Some C compilers, and some compilers for other languages, can optionally insert run-time checks for integer overflow, but these are typically disabled by default because of the performance impact. Having these checks enabled for developer builds are better than nothing, but it still isn't a complete solution. We don't ship developer builds to our users, and while computer programmers are better than the average person at e.g. spotting phishing attempts, that also means that they can be less likely than the average person to 'test' their developer builds on the malicious input that users encounter.

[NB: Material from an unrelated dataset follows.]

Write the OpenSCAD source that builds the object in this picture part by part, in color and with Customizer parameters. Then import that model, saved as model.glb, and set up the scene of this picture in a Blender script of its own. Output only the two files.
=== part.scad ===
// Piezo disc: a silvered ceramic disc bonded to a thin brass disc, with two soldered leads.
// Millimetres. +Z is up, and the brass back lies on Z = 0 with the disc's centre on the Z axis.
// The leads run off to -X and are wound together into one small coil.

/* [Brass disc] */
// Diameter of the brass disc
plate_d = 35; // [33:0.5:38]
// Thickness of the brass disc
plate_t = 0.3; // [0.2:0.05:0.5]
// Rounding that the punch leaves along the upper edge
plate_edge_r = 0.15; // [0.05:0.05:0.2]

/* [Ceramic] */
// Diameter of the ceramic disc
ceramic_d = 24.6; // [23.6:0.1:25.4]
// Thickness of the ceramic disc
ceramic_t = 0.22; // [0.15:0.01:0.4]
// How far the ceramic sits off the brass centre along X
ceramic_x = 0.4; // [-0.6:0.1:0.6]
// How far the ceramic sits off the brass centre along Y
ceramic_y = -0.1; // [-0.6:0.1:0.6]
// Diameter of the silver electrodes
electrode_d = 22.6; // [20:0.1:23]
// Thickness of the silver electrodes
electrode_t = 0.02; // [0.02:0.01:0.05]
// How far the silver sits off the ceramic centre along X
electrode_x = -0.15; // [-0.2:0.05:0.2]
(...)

Anyway, in Wuffs, integer overflow is a mandatory concern. Addressing that concern takes a little more code, this time in Wuffs:
pub func parser.parse?(src: base.io_reader) {
var c : base.u8
while true {
c = args.src.read_u8?()
if c == 0 {
return ok
}
if (c < 0x30) or (0x39 < c) { // '0' and '9' are ASCII 0x30 and 0x39.
return "#not a digit"
}
// Rebase from ASCII (0x30 ..= 0x39) to the value (0 ..= 9).
c -= 0x30
if this.val < 429_496729 {
this.val = (10 * this.val) + (c as base.u32)
continue
} else if (this.val > 429_496729) or (c > 5) {
return "#too large"
}
// Uncomment this assertion to see what facts are known here.
// assert false
this.val = (10 * this.val) + (c as base.u32)
} endwhile
}
Obviously, we could have written the same careful algorithm in C. The point is that, unlike C, Wuffs doesn't let you forget to consider integer (or buffer) overflows. This can certainly be annoying in general, but reassuring whenever the code has to run in security-concious contexts.

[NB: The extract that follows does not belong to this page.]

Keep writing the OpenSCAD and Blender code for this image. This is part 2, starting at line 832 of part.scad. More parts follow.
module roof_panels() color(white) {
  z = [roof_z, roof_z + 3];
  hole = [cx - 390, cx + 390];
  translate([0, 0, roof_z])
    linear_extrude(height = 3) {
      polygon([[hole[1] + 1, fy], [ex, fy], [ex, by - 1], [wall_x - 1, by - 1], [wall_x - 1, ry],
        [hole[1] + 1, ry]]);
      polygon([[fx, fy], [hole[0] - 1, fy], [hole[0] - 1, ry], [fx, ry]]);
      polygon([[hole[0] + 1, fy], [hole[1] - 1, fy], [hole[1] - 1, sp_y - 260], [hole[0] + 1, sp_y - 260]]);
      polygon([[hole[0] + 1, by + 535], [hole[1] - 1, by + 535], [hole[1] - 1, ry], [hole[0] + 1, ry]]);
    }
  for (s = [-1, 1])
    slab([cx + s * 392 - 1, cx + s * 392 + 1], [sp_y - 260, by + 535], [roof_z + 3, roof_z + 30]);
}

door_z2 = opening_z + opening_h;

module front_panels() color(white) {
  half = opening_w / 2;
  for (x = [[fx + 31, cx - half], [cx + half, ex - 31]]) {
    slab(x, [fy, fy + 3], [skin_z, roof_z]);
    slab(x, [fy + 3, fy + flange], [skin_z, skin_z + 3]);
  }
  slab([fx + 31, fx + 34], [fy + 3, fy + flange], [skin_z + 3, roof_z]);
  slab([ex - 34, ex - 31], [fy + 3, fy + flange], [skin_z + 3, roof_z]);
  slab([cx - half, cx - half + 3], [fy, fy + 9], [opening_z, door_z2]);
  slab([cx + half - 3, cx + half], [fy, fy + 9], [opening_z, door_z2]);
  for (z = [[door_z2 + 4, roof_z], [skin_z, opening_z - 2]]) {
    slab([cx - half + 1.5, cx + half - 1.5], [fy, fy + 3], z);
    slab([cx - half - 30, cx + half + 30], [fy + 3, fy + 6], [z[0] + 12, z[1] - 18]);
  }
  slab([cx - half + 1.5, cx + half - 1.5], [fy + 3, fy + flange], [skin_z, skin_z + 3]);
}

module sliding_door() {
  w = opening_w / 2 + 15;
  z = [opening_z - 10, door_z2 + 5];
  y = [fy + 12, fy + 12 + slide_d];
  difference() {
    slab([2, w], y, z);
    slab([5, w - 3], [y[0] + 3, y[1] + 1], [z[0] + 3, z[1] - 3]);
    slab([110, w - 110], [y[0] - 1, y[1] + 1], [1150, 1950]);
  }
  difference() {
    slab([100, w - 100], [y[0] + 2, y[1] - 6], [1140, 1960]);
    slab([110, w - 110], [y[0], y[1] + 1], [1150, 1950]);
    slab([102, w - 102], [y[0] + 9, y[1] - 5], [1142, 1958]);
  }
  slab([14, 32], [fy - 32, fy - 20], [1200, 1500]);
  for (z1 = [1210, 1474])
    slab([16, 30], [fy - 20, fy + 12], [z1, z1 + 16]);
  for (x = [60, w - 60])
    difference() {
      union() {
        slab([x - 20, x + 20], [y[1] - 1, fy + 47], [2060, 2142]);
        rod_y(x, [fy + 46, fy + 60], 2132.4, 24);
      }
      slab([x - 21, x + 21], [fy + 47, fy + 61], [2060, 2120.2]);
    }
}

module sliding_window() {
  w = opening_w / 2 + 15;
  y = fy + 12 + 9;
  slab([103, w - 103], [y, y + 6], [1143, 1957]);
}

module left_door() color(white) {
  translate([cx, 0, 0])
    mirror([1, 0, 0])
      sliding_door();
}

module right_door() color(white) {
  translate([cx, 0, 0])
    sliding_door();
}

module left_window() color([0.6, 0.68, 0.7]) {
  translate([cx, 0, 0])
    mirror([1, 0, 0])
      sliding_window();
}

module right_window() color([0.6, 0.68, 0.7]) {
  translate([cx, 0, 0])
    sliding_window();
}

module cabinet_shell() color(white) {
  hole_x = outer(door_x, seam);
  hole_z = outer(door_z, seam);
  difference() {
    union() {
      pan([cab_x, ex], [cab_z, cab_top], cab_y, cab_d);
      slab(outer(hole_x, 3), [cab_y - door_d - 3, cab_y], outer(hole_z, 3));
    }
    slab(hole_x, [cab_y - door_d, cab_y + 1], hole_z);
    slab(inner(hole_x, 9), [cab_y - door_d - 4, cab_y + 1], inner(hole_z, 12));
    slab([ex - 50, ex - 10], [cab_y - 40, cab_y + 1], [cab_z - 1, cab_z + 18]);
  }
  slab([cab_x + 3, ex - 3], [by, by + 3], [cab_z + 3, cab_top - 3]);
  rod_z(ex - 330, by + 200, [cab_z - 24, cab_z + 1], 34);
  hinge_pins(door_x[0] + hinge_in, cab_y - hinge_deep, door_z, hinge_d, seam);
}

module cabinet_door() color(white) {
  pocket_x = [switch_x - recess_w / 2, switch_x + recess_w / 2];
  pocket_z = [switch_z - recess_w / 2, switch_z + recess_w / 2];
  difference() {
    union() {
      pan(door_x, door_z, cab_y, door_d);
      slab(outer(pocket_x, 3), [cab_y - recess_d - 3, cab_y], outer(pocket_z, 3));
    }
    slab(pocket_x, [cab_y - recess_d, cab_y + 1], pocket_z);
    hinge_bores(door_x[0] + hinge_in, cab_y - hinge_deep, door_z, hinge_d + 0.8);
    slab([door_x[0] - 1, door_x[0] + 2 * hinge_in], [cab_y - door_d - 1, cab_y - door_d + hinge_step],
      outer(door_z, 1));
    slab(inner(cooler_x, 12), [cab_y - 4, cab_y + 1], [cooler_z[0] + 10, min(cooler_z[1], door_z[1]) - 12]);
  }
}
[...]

Play with the parse.wuffs code and see what sort of compiler errors you get:
diff --git a/hello-wuffs-c/parse.wuffs b/hello-wuffs-c/parse.wuffs
index cb207eec..c38dcf88 100644
--- a/hello-wuffs-c/parse.wuffs
+++ b/hello-wuffs-c/parse.wuffs
@@ -35,7 +35,7 @@ pub func parser.parse?(src: base.io_reader) {
if this.val < 429_496729 {
this.val = (10 * this.val) + (c as base.u32)
continue
- } else if (this.val > 429_496729) or (c > 5) {
+ } else if (this.val > 429_496729) {
return "#too large"
}
// Uncomment this assertion to see what facts are known here.
$ ./run.sh
check: expression "(10 * this.val) + (c as base.u32)" bounds [4294967290 ..= 4294967299] is not within bounds [0 ..= 4294967295] at stdin:43. Facts:
c <> -48
c >= 0
c <= 9
this.val >= 429496729
this.val <= 429496729
Note that the parser.parse
method is a coroutine
and therefore doesn't return the value directly. Instead, the pattern is that
the parse
method updates the state and the value
method returns the state.
For more realistic problem domains, the output often isn't just a single
uint32_t
, and the pattern for e.g. image decoding in Wuffs is that the
decode
method takes the destination buffer as an additional argument.
That's the end of this "Hello world"-ish introduction. After that, you can read more documentation about both Wuffs the Language and Wuffs the Library (which links to more example programs).
Finally, there are admittedly a couple of TODOs in this directory, concerning some rough edges in what should be a simple example. Version 0.2 (December 2019) has prioritized users of Wuffs the Library over users of Wuffs the Language. A future version should fix that imbalance.